Set problem:
Output all lines exactly, with nothing added or dropped.

Source excerpt:
____________________

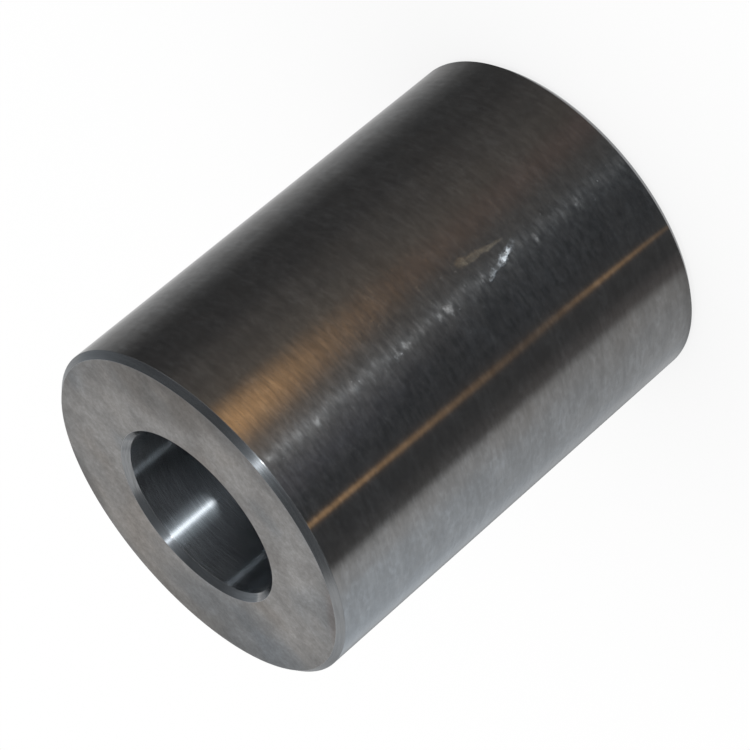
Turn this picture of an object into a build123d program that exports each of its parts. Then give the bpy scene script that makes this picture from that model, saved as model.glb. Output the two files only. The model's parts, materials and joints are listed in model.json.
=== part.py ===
from build123d import *
import os

# Spacer sleeve: a thick-walled steel tube turned from bar. It is bored straight through,
# faced square at both ends, and has all four rims broken with a 45 degree chamfer.
#
# Millimetres. The sleeve stands on one end: the origin is the centre of the lower end face
# and +Z runs up the bore.

# Driving dimensions
outer_diameter = 60.0
bore_diameter = 30.0
length = 80.0
outer_rim_chamfer = 1.0
bore_rim_chamfer = 1.0

# Dependent sizes
outer_radius = outer_diameter / 2
bore_radius = bore_diameter / 2
wall_middle_radius = (outer_radius + bore_radius) / 2


def is_outer_rim(edge):
    """True for the circle where an end face meets the outside of the wall."""
    return edge.radius > wall_middle_radius


def spacer_sleeve():
    """The one turned piece, standing on its lower end face."""
    with BuildPart() as sleeve:
        with BuildSketch(Plane.XY):
            Circle(outer_radius)
            Circle(bore_radius, mode=Mode.SUBTRACT)
        extrude(amount=length)

        rims = sleeve.edges().filter_by(GeomType.CIRCLE)
        outer_rims = rims.filter_by(is_outer_rim)
        bore_rims = rims.filter_by(is_outer_rim, reverse=True)
        chamfer(outer_rims, length=outer_rim_chamfer)
        chamfer(bore_rims, length=bore_rim_chamfer)
    return sleeve.part


os.makedirs("parts", exist_ok=True)
export_step(spacer_sleeve(), "parts/sleeve.step")
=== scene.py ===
"""Spacer sleeve: the looks of a turned steel sleeve, with its floor, lights and camera.

Everything is in metres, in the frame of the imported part: the sleeve stands on the floor with its
bore along Z. Sizes and places on it are read from that part.
"""

import json
import math

import bpy
from mathutils import Matrix, Vector

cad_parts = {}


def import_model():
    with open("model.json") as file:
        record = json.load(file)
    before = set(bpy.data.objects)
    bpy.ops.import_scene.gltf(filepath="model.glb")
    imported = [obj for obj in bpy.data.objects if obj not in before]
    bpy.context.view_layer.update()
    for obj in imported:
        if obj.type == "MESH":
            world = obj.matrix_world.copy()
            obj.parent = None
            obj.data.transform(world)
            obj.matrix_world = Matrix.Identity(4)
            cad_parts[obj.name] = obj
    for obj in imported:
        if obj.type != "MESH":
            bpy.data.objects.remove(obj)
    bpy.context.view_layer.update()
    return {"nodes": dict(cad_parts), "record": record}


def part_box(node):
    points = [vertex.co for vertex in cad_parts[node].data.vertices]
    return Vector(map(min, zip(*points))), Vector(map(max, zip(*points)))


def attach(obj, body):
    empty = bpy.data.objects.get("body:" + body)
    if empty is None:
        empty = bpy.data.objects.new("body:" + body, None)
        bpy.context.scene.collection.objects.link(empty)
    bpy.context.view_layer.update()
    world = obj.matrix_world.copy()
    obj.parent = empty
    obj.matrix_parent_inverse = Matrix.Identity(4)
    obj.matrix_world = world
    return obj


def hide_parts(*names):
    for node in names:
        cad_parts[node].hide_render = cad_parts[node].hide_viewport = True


MM = 0.001

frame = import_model()


# --- Sizes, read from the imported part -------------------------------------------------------

def mount(name):
    """One of the part's mounts, by name."""
    return next(m for m in frame["record"]["mounts"] if m["name"] == name)


def end_face_radius():
    """The outer radius of the flat end face, which is where the outer rim's chamfer starts."""
    top = [v.co for v in frame["nodes"]["sleeve"].data.vertices if v.co.z > LENGTH - 0.01 * MM]
    return max(co.xy.length for co in top)


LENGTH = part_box("sleeve")[1].z
OUTER_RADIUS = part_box("sleeve")[1].y
BORE_RADIUS = mount("bore")["dims"]["r_mm"] * MM
BORE_CHAMFER = (LENGTH - mount("bore")["dims"]["length_mm"] * MM) / 2
OUTER_CHAMFER = OUTER_RADIUS - end_face_radius()


# --- The camera's place -----------------------------------------------------------------------

LENS = 170.7                # mm, on the default 36 mm sensor
LOOKS_DOWN = math.radians(25.81)
ROLL = math.radians(-130.25)    # turns the standing sleeve so that its top points lower left
DISTANCE = 0.5495
FRAMING = Vector((-0.68 * MM, -1.97 * MM, 0))   # moves the sleeve off the middle of the picture


# --- The turned mesh ------------------------------------------------------------------------

EDGE_ROUND = 0.08 * MM      # the small radius that a lathe tool leaves on every edge
EDGE_STEPS = 4
STEPS_AROUND = 384

OUTSIDE, RIM, END_FACE, BORE = range(4)


def section_corners():
    """The wall's section as (radius, height, zone of the run that follows), anticlockwise."""
    inner_face = BORE_RADIUS + BORE_CHAMFER
    outer_face = OUTER_RADIUS - OUTER_CHAMFER
    return [
        (inner_face, 0, END_FACE),
        (outer_face, 0, RIM),
        (OUTER_RADIUS, OUTER_CHAMFER, OUTSIDE),
        (OUTER_RADIUS, LENGTH - OUTER_CHAMFER, RIM),
        (outer_face, LENGTH, END_FACE),
        (inner_face, LENGTH, RIM),
        (BORE_RADIUS, LENGTH - BORE_CHAMFER, BORE),
        (BORE_RADIUS, BORE_CHAMFER, RIM),
    ]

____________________

Finished exercise:
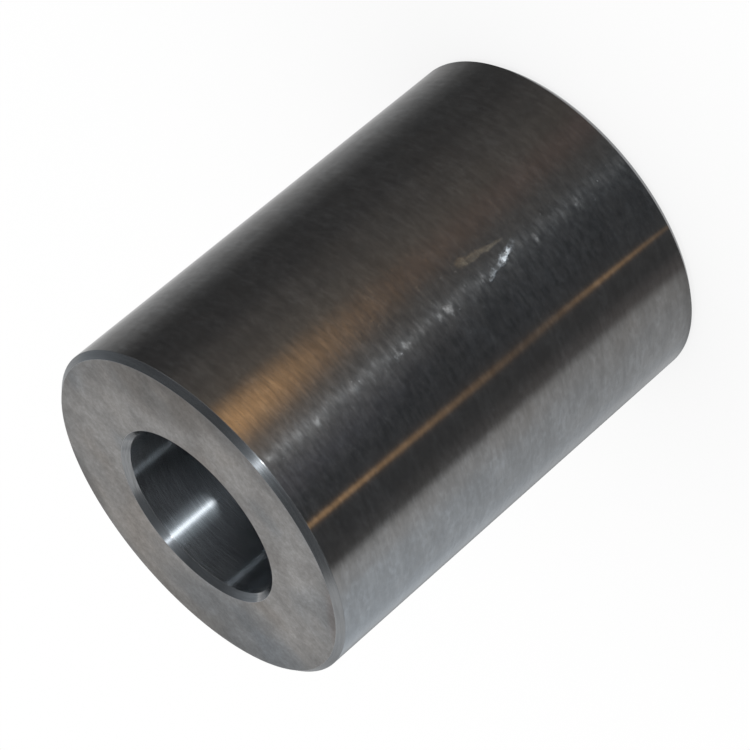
Turn this picture of an object into a build123d program that exports each of its parts. Then give the bpy scene script that makes this picture from that model, saved as model.glb. Output the two files only. The model's parts, materials and joints are listed in model.json.
=== part.py ===
from build123d import *
import os

# Spacer sleeve: a thick-walled steel tube turned from bar. It is bored straight through,
# faced square at both ends, and has all four rims broken with a 45 degree chamfer.
#
# Millimetres. The sleeve stands on one end: the origin is the centre of the lower end face
# and +Z runs up the bore.

# Driving dimensions
outer_diameter = 60.0
bore_diameter = 30.0
length = 80.0
outer_rim_chamfer = 1.0
bore_rim_chamfer = 1.0

# Dependent sizes
outer_radius = outer_diameter / 2
bore_radius = bore_diameter / 2
wall_middle_radius = (outer_radius + bore_radius) / 2


def is_outer_rim(edge):
    """True for the circle where an end face meets the outside of the wall."""
    return edge.radius > wall_middle_radius


def spacer_sleeve():
    """The one turned piece, standing on its lower end face."""
    with BuildPart() as sleeve:
        with BuildSketch(Plane.XY):
            Circle(outer_radius)
            Circle(bore_radius, mode=Mode.SUBTRACT)
        extrude(amount=length)

        rims = sleeve.edges().filter_by(GeomType.CIRCLE)
        outer_rims = rims.filter_by(is_outer_rim)
        bore_rims = rims.filter_by(is_outer_rim, reverse=True)
        chamfer(outer_rims, length=outer_rim_chamfer)
        chamfer(bore_rims, length=bore_rim_chamfer)
    return sleeve.part


os.makedirs("parts", exist_ok=True)
export_step(spacer_sleeve(), "parts/sleeve.step")
=== scene.py ===
"""Spacer sleeve: the looks of a turned steel sleeve, with its floor, lights and camera.

Everything is in metres, in the frame of the imported part: the sleeve stands on the floor with its
bore along Z. Sizes and places on it are read from that part.
"""

import json
import math

import bpy
from mathutils import Matrix, Vector

cad_parts = {}


def import_model():
    with open("model.json") as file:
        record = json.load(file)
    before = set(bpy.data.objects)
    bpy.ops.import_scene.gltf(filepath="model.glb")
    imported = [obj for obj in bpy.data.objects if obj not in before]
    bpy.context.view_layer.update()
    for obj in imported:
        if obj.type == "MESH":
            world = obj.matrix_world.copy()
            obj.parent = None
            obj.data.transform(world)
            obj.matrix_world = Matrix.Identity(4)
            cad_parts[obj.name] = obj
    for obj in imported:
        if obj.type != "MESH":
            bpy.data.objects.remove(obj)
    bpy.context.view_layer.update()
    return {"nodes": dict(cad_parts), "record": record}


def part_box(node):
    points = [vertex.co for vertex in cad_parts[node].data.vertices]
    return Vector(map(min, zip(*points))), Vector(map(max, zip(*points)))


def attach(obj, body):
    empty = bpy.data.objects.get("body:" + body)
    if empty is None:
        empty = bpy.data.objects.new("body:" + body, None)
        bpy.context.scene.collection.objects.link(empty)
    bpy.context.view_layer.update()
    world = obj.matrix_world.copy()
    obj.parent = empty
    obj.matrix_parent_inverse = Matrix.Identity(4)
    obj.matrix_world = world
    return obj


def hide_parts(*names):
    for node in names:
        cad_parts[node].hide_render = cad_parts[node].hide_viewport = True


MM = 0.001

frame = import_model()


# --- Sizes, read from the imported part -------------------------------------------------------

def mount(name):
    """One of the part's mounts, by name."""
    return next(m for m in frame["record"]["mounts"] if m["name"] == name)


def end_face_radius():
    """The outer radius of the flat end face, which is where the outer rim's chamfer starts."""
    top = [v.co for v in frame["nodes"]["sleeve"].data.vertices if v.co.z > LENGTH - 0.01 * MM]
    return max(co.xy.length for co in top)


LENGTH = part_box("sleeve")[1].z
OUTER_RADIUS = part_box("sleeve")[1].y
BORE_RADIUS = mount("bore")["dims"]["r_mm"] * MM
BORE_CHAMFER = (LENGTH - mount("bore")["dims"]["length_mm"] * MM) / 2
OUTER_CHAMFER = OUTER_RADIUS - end_face_radius()


# --- The camera's place -----------------------------------------------------------------------

LENS = 170.7                # mm, on the default 36 mm sensor
LOOKS_DOWN = math.radians(25.81)
ROLL = math.radians(-130.25)    # turns the standing sleeve so that its top points lower left
DISTANCE = 0.5495
FRAMING = Vector((-0.68 * MM, -1.97 * MM, 0))   # moves the sleeve off the middle of the picture


# --- The turned mesh ------------------------------------------------------------------------

EDGE_ROUND = 0.08 * MM      # the small radius that a lathe tool leaves on every edge
EDGE_STEPS = 4
STEPS_AROUND = 384

OUTSIDE, RIM, END_FACE, BORE = range(4)


def section_corners():
    """The wall's section as (radius, height, zone of the run that follows), anticlockwise."""
    inner_face = BORE_RADIUS + BORE_CHAMFER
    outer_face = OUTER_RADIUS - OUTER_CHAMFER
    return [
        (inner_face, 0, END_FACE),
        (outer_face, 0, RIM),
        (OUTER_RADIUS, OUTER_CHAMFER, OUTSIDE),
        (OUTER_RADIUS, LENGTH - OUTER_CHAMFER, RIM),
        (outer_face, LENGTH, END_FACE),
        (inner_face, LENGTH, RIM),
        (BORE_RADIUS, LENGTH - BORE_CHAMFER, BORE),
        (BORE_RADIUS, BORE_CHAMFER, RIM),
    ]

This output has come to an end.